11. Life brings us close to whatever
we think we reject

   

How many repetitions do people need in order to find the homestretch?

The more I sort it out with myself the more I mess it up with others ... truly, what a strange mix-up and test of endurance ... I still get bitter, I still get into a bad mood. Every time I fool myself, because this is what I wish, and every time I get disappointed like a child. I do not know to what extent I should blame myself or was the lesson only for the other person ... this will be certain when I truly become simply an observer ... Then repetition will not be needed for me, because I still "take the bait" ...

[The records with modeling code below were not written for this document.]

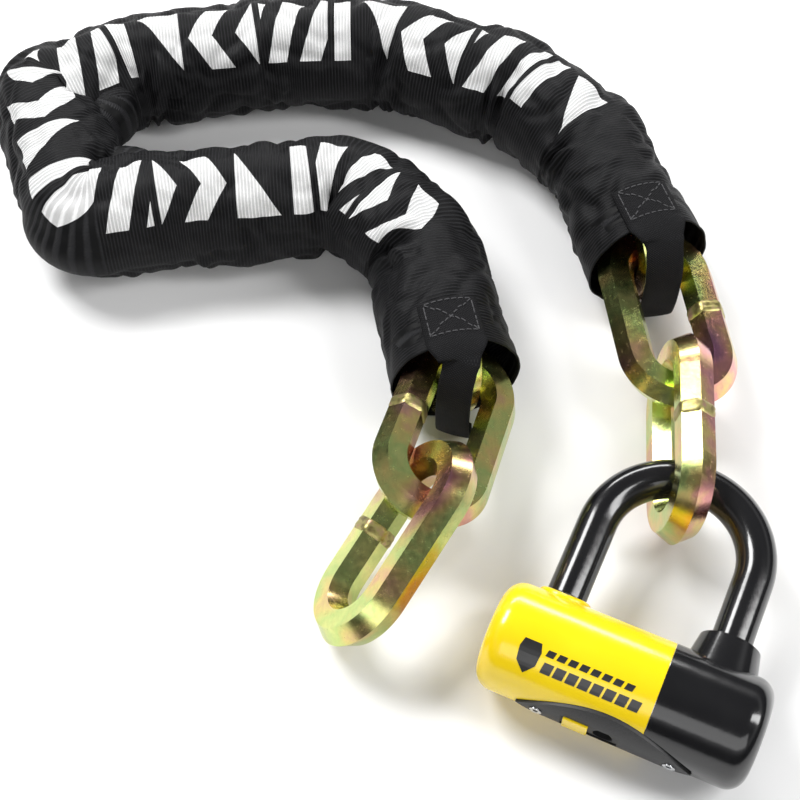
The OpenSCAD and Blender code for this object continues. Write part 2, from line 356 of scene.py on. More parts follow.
def cloth_material(printed):
    """Black ribbed nylon, with or without the print, with sheen and shade painted along the ribs."""
    material, tree, shader = new_material("printed_nylon" if printed else "plain_nylon")
    calc = partial(math_node, tree)
    uv, along_cm, across_cm = cloth_coordinates(tree)

    wobble = noise_socket(tree, 1.2, coordinates=uv)
    ribs = calc("SINE", calc("ADD", calc("MULTIPLY", along_cm, 2 * math.pi * RIBS_PER_CM), wobble))
    weave = calc("SINE", calc("MULTIPLY", across_cm, 2 * math.pi * WEAVE_PER_CM))
    threads = calc("ADD", ribs, calc("MULTIPLY", weave, 0.35))
    thread_level = spread(tree, threads, 0.0, 1.0)

    lint = noise_socket(tree, 40, detail=5, coordinates=uv)
    worn = ramp(tree, lint, [(0.3, (0.55, 0.55, 0.58)), (0.7, (1.0, 1.0, 1.0))])
    # painted sheen and shade: rib crests are coloured lighter, as if they caught the light, and the troughs
    # between them darker
    painted_rib_sheen = ramp(tree, thread_level, [(0.15, (0.0015, 0.0015, 0.002)), (0.75, (0.019, 0.019, 0.021))])
    colour = mix_colour(tree, 1.0, painted_rib_sheen, worn, blend="MULTIPLY")
    if printed:
        ink = print_ink(tree, along_cm, across_cm)
        kept = calc("GREATER_THAN", lint, 0.33)
        # painted shade: the printed ink is coloured darker in the troughs between the ribs
        ink_with_painted_rib_shade = ramp(tree, thread_level, [(0.0, (0.52, 0.52, 0.52)), (0.5, (0.86, 0.86, 0.86))])
        colour = mix_colour(tree, calc("MULTIPLY", ink, kept), colour, ink_with_painted_rib_shade)
    tree.links.new(colour, shader.inputs["Base Color"])
    tree.links.new(spread(tree, lint, 0.42, 0.70), shader.inputs["Roughness"])
    shader.inputs["Specular IOR Level"].default_value = 0.16
    bump(tree, shader, thread_level, 0.7, 0.0005)
    return material


def webbing_material():
    material, tree, shader = new_material("webbing")
    calc = partial(math_node, tree)
    _, along_cm, across_cm = cloth_coordinates(tree)
    warp = calc("SINE", calc("MULTIPLY", across_cm, 2 * math.pi * 7.0))
    weft = calc("SINE", calc("MULTIPLY", along_cm, 2 * math.pi * 10.0))
    weave = spread(tree, calc("MULTIPLY", warp, weft), 0.0, 1.0)
    colour = ramp(tree, weave, [(0.2, (0.006, 0.006, 0.007)), (0.8, (0.020, 0.020, 0.021))])
    tree.links.new(colour, shader.inputs["Base Color"])
    shader.inputs["Roughness"].default_value = 0.8
    shader.inputs["Specular IOR Level"].default_value = 0.16
    bump(tree, shader, weave, 0.8, 0.0005)
    return material


def thread_material():
    material, tree, shader = new_material("thread")
    twist = noise_socket(tree, 3000, detail=1)
    colour = ramp(tree, twist, [(0.3, (0.022, 0.022, 0.024)), (0.7, (0.055, 0.055, 0.058))])
    tree.links.new(colour, shader.inputs["Base Color"])
    shader.inputs["Roughness"].default_value = 0.7
    bump(tree, shader, twist, 0.4, 0.0001)
    return material


def vinyl_material(name, dark, light, roughness):
    """Dipped vinyl: glossy, with a faint orange peel and slight scuffs."""
    material, tree, shader = new_material(name)
    tone = noise_socket(tree, 30, detail=3)
    tree.links.new(ramp(tree, tone, [(0.3, dark), (0.7, light)]), shader.inputs["Base Color"])
    scuffs = noise_socket(tree, 160, detail=5, roughness=0.7)
    tree.links.new(spread(tree, scuffs, roughness * 0.75, roughness * 1.35), shader.inputs["Roughness"])
    shader.inputs["Coat Weight"].default_value = 0.35
    shader.inputs["Coat Roughness"].default_value = roughness * 0.6
    peel = noise_socket(tree, 260, detail=2)
    bump(tree, shader, peel, 0.10, 0.0004)
    return material


def matt_plastic_material():
    material, tree, shader = new_material("trim_matt")
    grain = noise_socket(tree, 1400, detail=3)
    colour = ramp(tree, grain, [(0.3, (0.010, 0.010, 0.011)), (0.7, (0.024, 0.024, 0.025))])
    tree.links.new(colour, shader.inputs["Base Color"])
    tree.links.new(spread(tree, grain, 0.42, 0.6), shader.inputs["Roughness"])
    bump(tree, shader, grain, 0.3, 0.0002)
    return material


def metal_material(name, dark, light, roughness):
    material, tree, shader = new_material(name)
    lines = noise_socket(tree, 500, detail=3, stretch=(1.0, 1.0, 0.1))
    tree.links.new(ramp(tree, lines, [(0.3, dark), (0.7, light)]), shader.inputs["Base Color"])
    shader.inputs["Metallic"].default_value = 1.0
    tree.links.new(spread(tree, lines, roughness * 0.7, roughness * 1.3), shader.inputs["Roughness"])
    bump(tree, shader, lines, 0.12, 0.0002)
    return material


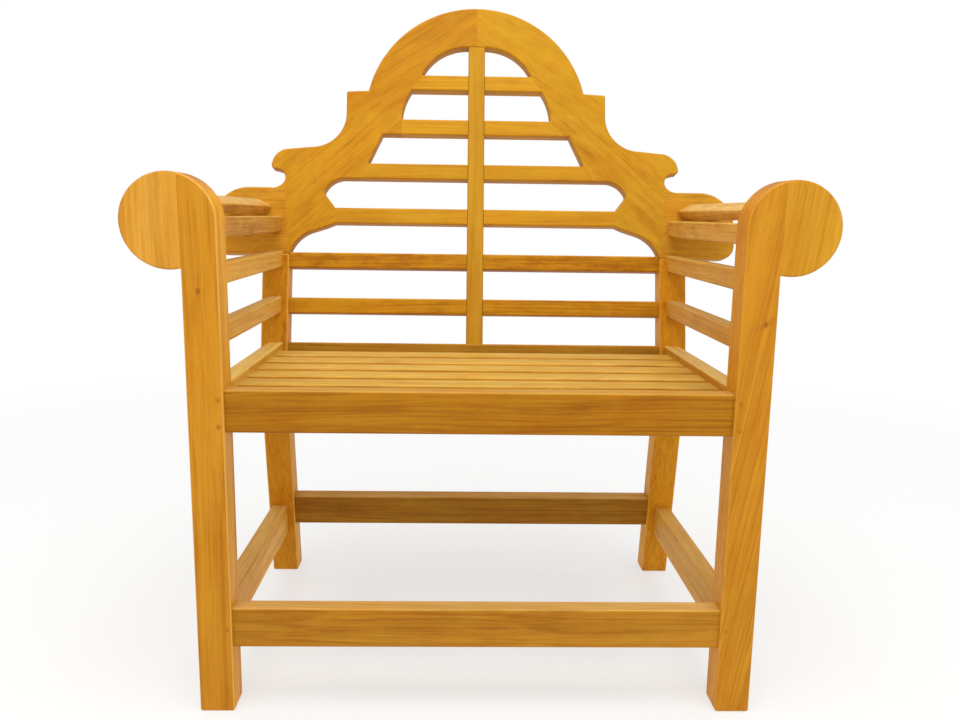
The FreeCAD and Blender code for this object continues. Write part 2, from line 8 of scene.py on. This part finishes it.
import bpy
from mathutils import Matrix, Vector


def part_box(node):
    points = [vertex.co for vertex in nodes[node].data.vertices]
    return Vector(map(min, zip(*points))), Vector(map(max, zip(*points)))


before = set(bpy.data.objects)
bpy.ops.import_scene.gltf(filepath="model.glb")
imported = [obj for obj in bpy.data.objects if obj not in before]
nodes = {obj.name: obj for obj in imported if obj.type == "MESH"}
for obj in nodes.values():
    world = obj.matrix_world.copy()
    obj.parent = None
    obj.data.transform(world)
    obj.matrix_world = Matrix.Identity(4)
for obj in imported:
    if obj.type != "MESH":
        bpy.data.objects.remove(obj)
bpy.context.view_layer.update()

UP = Vector((0, 0, 1))
ACROSS = Vector((1, 0, 0))
DEEP = Vector((0, 1, 0))
RAKE = math.radians(12.45)             # how far the back leans from upright
UP_RAKE = Vector((0, math.sin(RAKE), math.cos(RAKE)))
LEG_SLANT = math.radians(9)            # grain of the right front leg, off its length


# ---------------------------------------------------------------- node trees

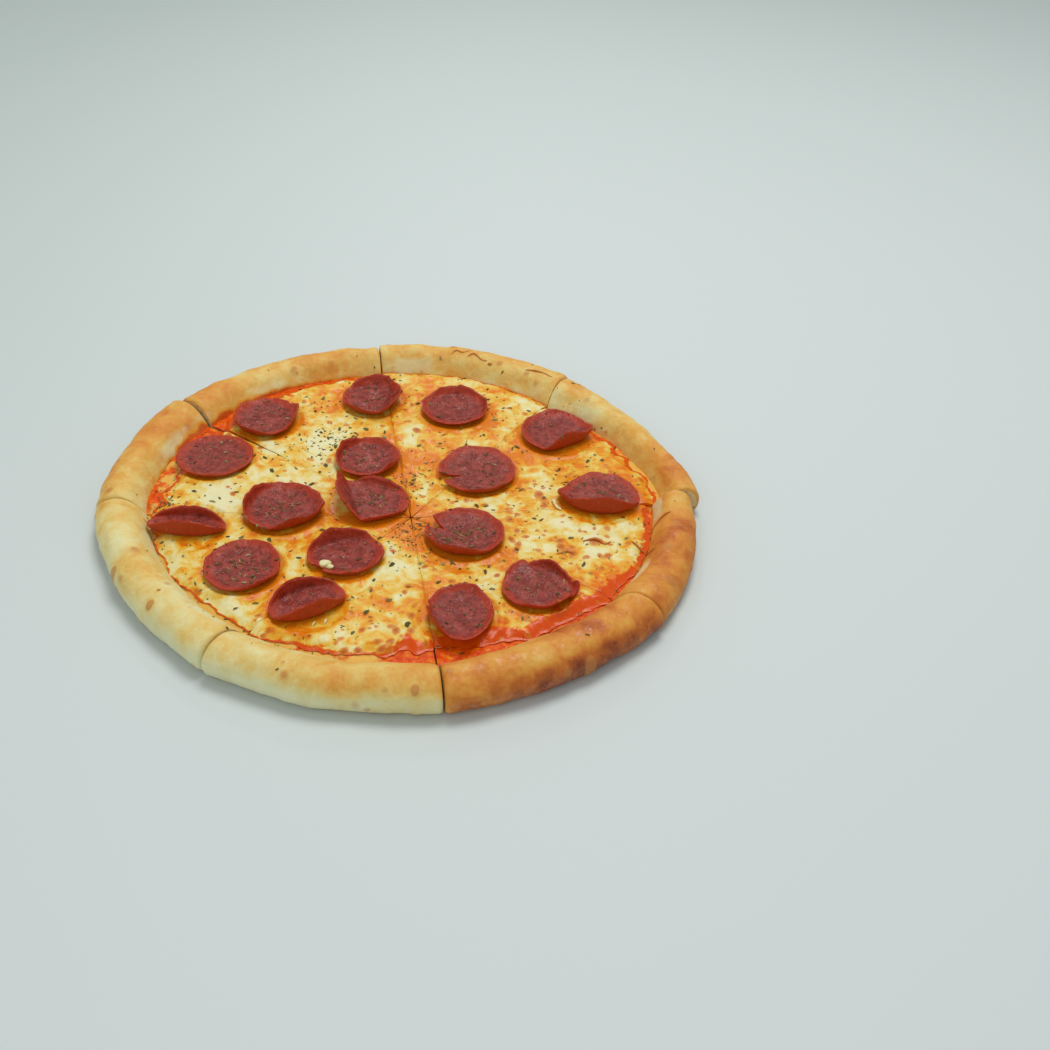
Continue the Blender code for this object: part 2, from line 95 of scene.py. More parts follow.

Sometimes the fact that I feel and perceive things around me so differently, becomes tragic ...  Perhaps it's because I'm frightened by the unbearable loneliness of my existence ...  Then to tell you the truth, I'd like to be able to feel full with whatever others consider important. Funny, how the difference in the way of thinking and perceiving things, brings so much loneliness ...  Luckily though, this doesn't last long and I can again find the uniqueness that exists in everything that surrounds me anyway.

At other times, on the other hand, while we know the truth with certainty, we become deeply disappointed when even the closest people are revealed ...  So, here comes the moment of revelation and not of a shift, as we often thought. Once again, as always, the problem is clearly ours. A thin layer of darkness concerning certain facets we maintained disappears, time for other things!!